** BEGIN Recorded data **

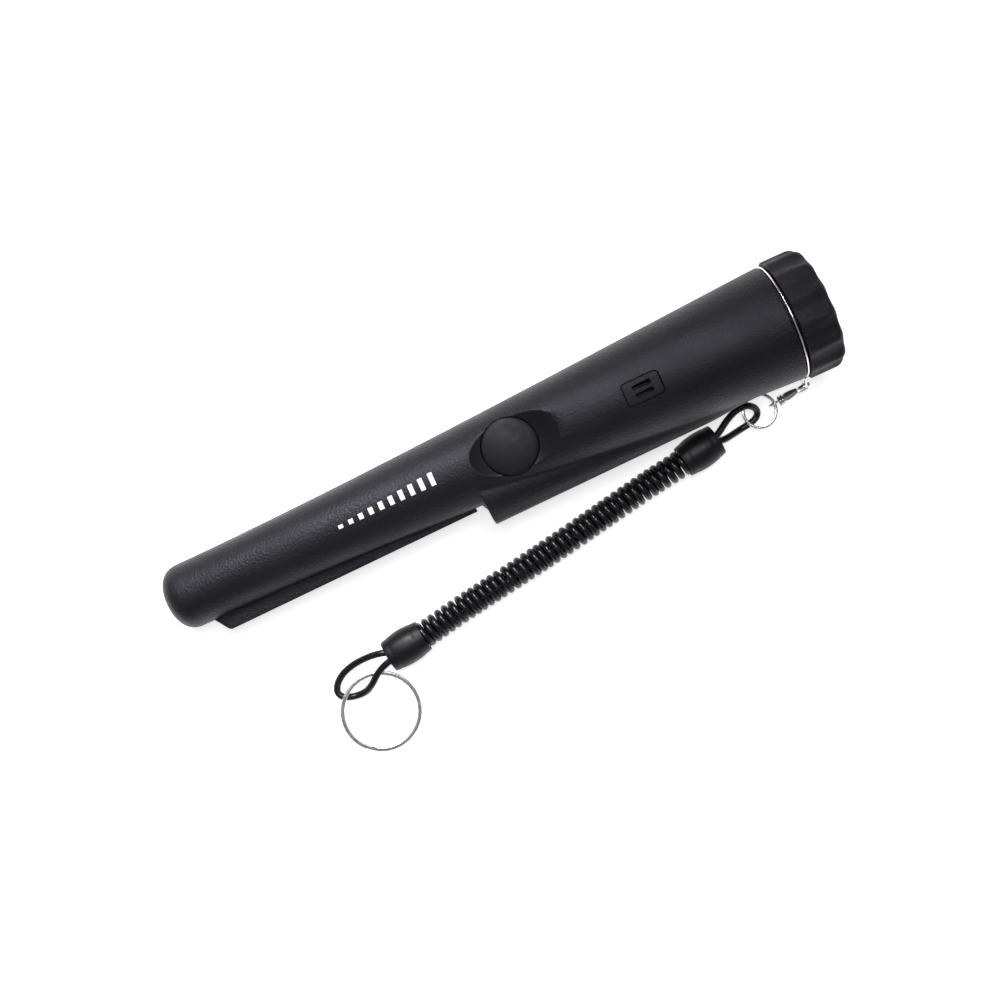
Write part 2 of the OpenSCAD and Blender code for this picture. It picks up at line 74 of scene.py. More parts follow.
# ---------------------------------------------------------------- meshes
def shape(name, verts, faces, place=PROBE, sharp=34):
    """A mesh object from millimetre points, with the place's matrix in its vertices."""
    me = bpy.data.meshes.new(name)
    me.from_pydata([tuple(v) for v in verts], [], [tuple(f) for f in faces])
    me.transform(place)
    me.validate()
    ob = bpy.data.objects.new(name, me)
    bpy.context.scene.collection.objects.link(ob)
    bm = bmesh.new()
    bm.from_mesh(me)
    bmesh.ops.recalc_face_normals(bm, faces=bm.faces)
    bm.to_mesh(me)
    bm.free()
    smooth(ob, sharp)
    return ob


def smooth(ob, sharp):
    ob.data.polygons.foreach_set("use_smooth", [True] * len(ob.data.polygons))
    ob.data.set_sharp_from_angle(angle=math.radians(sharp))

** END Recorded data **

• **Direction**: Output the full listing without altering anything.

• **Answer to the task**:
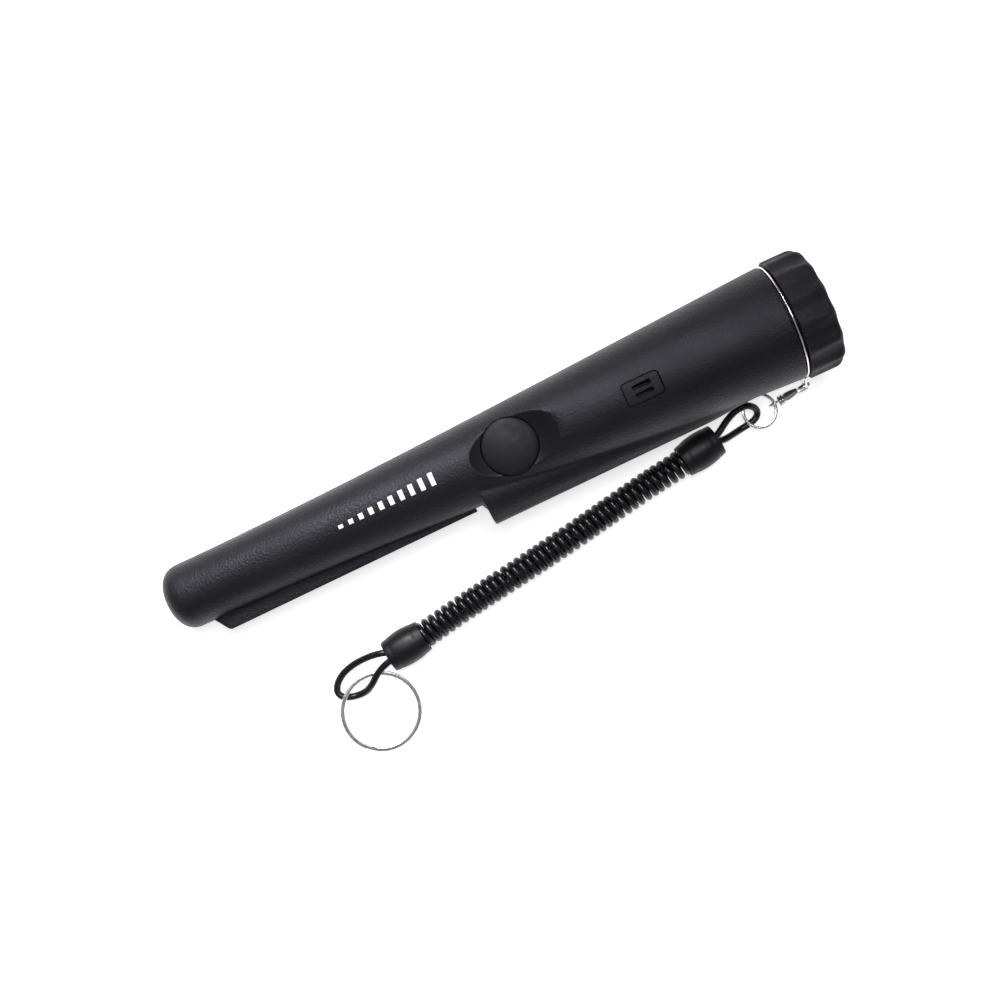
Write part 2 of the OpenSCAD and Blender code for this picture. It picks up at line 74 of scene.py. More parts follow.
# ---------------------------------------------------------------- meshes
def shape(name, verts, faces, place=PROBE, sharp=34):
    """A mesh object from millimetre points, with the place's matrix in its vertices."""
    me = bpy.data.meshes.new(name)
    me.from_pydata([tuple(v) for v in verts], [], [tuple(f) for f in faces])
    me.transform(place)
    me.validate()
    ob = bpy.data.objects.new(name, me)
    bpy.context.scene.collection.objects.link(ob)
    bm = bmesh.new()
    bm.from_mesh(me)
    bmesh.ops.recalc_face_normals(bm, faces=bm.faces)
    bm.to_mesh(me)
    bm.free()
    smooth(ob, sharp)
    return ob


def smooth(ob, sharp):
    ob.data.polygons.foreach_set("use_smooth", [True] * len(ob.data.polygons))
    ob.data.set_sharp_from_angle(angle=math.radians(sharp))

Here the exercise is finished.